A lighting device for cavity mounting according to claim 4, wherein the end wall portion has an end wall cut-out section, corresponding to the peripheral wall cut-out section, whereby the or each compact fluorescent light source extends through said end wall cut-out section from the lamp support portion into the lamp chamber when the lamp support portion is in the mounting position.
A lighting device for cavity mounting according to claim 5, wherein the lamp support portion in said use position is disposed at least partly outside the lamp chamber whereby at least a portion of a compact fluorescent light source supported thereby is outside said chamber.
A lighting device for cavity mounting as claimed in claim 5 or 6, wherein the lamp chamber wall portions reflect light from the or each compact fluorescent light source.
A lighting device for cavity mounting as claimed in claim 6, wherein a reflector member is secured to said lamp support portion whereby in the use position of the lamp support portion, the reflector member extends across the end wall cut-out section.

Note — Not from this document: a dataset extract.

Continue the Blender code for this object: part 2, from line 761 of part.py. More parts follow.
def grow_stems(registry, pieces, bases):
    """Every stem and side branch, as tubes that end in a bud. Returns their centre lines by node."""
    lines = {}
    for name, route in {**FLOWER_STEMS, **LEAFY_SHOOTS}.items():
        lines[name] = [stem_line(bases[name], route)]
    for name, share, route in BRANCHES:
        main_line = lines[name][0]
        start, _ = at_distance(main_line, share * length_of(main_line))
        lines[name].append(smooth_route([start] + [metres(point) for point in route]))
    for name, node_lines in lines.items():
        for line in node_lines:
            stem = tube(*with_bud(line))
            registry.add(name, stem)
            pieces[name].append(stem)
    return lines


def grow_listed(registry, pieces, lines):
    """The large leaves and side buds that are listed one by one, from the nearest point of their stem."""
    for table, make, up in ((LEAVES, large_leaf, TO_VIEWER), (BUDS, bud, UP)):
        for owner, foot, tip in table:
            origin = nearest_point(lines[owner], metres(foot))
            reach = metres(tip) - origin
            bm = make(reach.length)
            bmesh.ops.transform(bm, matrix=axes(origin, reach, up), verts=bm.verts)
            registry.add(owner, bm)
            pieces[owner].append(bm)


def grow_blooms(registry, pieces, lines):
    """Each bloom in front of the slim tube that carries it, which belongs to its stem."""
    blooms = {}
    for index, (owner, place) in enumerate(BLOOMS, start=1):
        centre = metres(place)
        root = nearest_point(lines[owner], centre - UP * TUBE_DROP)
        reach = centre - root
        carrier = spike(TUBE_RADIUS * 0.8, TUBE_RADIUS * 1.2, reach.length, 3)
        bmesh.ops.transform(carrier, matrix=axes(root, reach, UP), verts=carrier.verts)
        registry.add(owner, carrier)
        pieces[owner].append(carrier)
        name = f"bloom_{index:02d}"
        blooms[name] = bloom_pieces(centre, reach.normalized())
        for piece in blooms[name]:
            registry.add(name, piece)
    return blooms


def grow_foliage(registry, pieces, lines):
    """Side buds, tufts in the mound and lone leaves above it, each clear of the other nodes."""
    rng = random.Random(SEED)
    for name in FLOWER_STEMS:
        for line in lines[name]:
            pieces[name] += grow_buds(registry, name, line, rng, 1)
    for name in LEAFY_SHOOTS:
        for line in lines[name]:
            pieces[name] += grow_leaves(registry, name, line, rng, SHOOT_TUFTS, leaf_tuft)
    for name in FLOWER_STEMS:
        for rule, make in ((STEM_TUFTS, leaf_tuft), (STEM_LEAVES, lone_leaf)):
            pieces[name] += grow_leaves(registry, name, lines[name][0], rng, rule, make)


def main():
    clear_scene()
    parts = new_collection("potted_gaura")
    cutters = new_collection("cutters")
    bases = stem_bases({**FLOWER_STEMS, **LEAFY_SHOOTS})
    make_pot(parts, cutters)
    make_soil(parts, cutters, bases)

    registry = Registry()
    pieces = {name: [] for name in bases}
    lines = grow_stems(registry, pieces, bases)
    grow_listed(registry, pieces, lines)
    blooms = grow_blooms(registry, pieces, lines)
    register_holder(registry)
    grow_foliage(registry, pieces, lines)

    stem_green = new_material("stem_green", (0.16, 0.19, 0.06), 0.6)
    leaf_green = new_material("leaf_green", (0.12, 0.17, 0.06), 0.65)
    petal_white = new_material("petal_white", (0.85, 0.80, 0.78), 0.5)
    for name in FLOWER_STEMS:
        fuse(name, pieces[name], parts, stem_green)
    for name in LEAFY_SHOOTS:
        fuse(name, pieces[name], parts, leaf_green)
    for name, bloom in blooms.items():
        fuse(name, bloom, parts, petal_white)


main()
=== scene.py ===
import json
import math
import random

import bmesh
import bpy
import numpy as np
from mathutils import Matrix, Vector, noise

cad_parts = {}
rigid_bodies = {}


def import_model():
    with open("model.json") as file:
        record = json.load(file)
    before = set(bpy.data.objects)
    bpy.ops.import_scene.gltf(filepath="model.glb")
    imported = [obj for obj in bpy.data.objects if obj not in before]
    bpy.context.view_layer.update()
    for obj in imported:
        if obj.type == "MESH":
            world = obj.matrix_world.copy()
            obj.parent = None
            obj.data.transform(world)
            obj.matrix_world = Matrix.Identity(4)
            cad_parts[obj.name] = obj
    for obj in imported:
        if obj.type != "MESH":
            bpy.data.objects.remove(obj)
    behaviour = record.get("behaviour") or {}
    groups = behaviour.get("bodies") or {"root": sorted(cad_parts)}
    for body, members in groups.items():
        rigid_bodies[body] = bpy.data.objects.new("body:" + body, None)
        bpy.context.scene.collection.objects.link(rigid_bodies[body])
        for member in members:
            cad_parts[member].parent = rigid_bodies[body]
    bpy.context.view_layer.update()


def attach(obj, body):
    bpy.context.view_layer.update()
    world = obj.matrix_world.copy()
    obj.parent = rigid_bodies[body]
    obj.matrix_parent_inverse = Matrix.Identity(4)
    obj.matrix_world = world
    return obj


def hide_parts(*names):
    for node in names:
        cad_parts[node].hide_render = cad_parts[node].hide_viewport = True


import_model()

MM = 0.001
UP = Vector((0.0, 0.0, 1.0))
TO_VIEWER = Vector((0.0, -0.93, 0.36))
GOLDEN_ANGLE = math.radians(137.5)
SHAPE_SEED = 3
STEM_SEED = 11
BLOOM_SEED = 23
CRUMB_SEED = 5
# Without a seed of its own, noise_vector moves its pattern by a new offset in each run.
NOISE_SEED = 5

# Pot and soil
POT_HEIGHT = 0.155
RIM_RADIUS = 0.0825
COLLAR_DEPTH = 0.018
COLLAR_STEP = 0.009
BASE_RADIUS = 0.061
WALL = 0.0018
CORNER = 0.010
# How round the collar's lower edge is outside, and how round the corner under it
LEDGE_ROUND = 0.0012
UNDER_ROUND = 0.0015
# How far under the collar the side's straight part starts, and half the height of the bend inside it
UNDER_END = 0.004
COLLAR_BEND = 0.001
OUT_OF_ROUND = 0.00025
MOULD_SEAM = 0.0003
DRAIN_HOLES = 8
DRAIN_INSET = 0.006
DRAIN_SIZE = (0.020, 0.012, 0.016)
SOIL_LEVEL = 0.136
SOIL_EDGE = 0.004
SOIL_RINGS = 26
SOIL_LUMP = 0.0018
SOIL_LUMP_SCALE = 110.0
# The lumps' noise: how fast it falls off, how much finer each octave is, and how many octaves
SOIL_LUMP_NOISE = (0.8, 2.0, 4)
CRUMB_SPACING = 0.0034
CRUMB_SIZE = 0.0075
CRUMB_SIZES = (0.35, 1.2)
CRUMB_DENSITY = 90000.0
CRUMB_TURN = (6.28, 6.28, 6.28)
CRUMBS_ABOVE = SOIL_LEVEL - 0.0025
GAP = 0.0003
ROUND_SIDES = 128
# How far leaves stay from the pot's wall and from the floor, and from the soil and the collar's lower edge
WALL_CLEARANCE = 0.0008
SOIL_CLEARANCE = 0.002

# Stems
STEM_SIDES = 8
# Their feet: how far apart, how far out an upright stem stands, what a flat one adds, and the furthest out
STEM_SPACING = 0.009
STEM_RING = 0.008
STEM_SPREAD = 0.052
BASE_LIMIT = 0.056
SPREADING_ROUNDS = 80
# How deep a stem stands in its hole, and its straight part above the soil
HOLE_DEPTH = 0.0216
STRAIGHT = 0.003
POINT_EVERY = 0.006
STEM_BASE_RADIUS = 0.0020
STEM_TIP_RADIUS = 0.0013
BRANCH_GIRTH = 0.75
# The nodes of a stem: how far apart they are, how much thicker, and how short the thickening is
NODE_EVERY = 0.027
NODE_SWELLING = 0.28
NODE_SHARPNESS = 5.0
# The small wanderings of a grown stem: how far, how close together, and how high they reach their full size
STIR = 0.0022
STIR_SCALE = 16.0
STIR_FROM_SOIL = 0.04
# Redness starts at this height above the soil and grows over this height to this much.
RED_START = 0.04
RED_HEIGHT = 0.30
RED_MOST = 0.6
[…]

A lighting device for cavity mounting according to any preceding claim having a portion housing ballast circuitry for the or each compact fluorescent light source, said portion being disposed within the periphery of said body portion.
A lighting device for cavity mounting according to any preceding claim, wherein said periphery of the body portion is substantially circular.
A lighting device for cavity mounting according to any preceding claim, wherein the body portion has attachments for securing the lighting device within the cavity.
A lighting device for cavity mounting according to any preceding claim wherein the lamp support portion is adapted to support only one compact fluorescent light source.
A lighting device for cavity mounting according to any one of claims 1-11, wherein the lamp support portion is adapted to support only two compact fluorescent light sources.
A lighting device for cavity mounting according to any preceding claim adapted for disposition within a ceiling void, whereby said lighting device is a downlighter.